Regista, attrice, produttrice, Tahmina Rafaella, dopo il cortometraggio A Woman (2020) torna a parlare, in un lungometraggio, con coraggio, schiettezza e senza fronzoli della condizione della donna in Azerbaigian.

Sullo sfondo del secondo conflitto nazionalista dell’Azerbaigian in guerra per annettere la regione asiatica del Nagorno-Karabakh, dove il patriottismo è una religione e i martiri sono venerati e presi come ispirazione anche nelle scuole primarie, Banu (Tahmina Rafaella) è una giovane donna e madre che lotta per avere la custodia del figlio durante il divorzio burrascoso.

Per il marito, Banu ha rinunciato a tutto, soprattutto al suo amato lavoro da insegnate di inglese. Ha impiegato anni di violenza a comprendere che non è lei a essere inadeguata, ma è il concetto stesso di patriottistmo che va cambiato, è il sistema patriarcale fatto di paradossi, un circolo vizioso, che va spezzato, smembrato per poter avere una svolta sociale.
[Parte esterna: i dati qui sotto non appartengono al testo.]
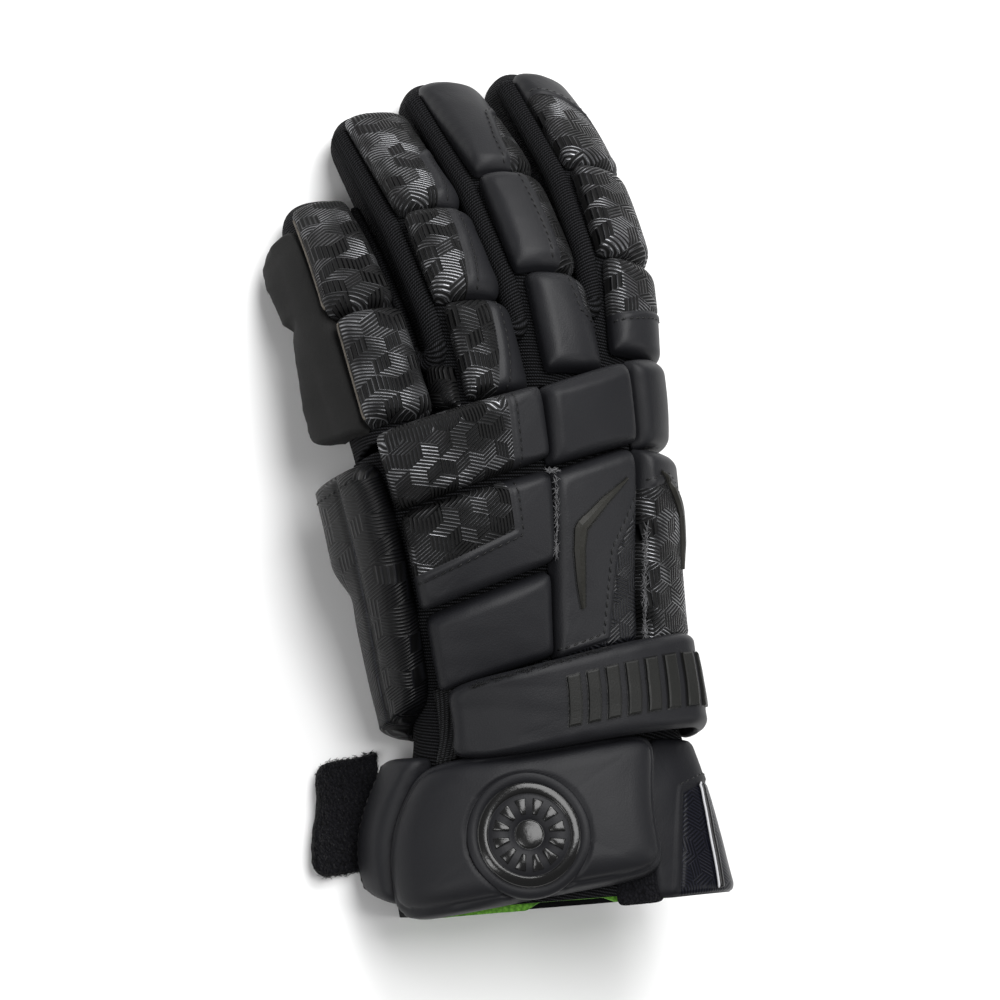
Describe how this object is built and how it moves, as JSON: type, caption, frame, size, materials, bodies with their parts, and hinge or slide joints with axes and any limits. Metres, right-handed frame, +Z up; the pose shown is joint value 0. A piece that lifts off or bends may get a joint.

La regia è convenzionale, ma Tahmina Rafaella con un perspiscace onestà intellettuale (la sceneggiatura è sua) riesce a raccontare attraverso la lotta di Banu una storia universale “voglio che il pubblico metta in discussione la connessione tra guerra e patriarcato attraverso l’esperienza di una donna di combattere per la custodia di suo figlio nel mezzo della guerra in cui migliaia di donne perdono il loro”.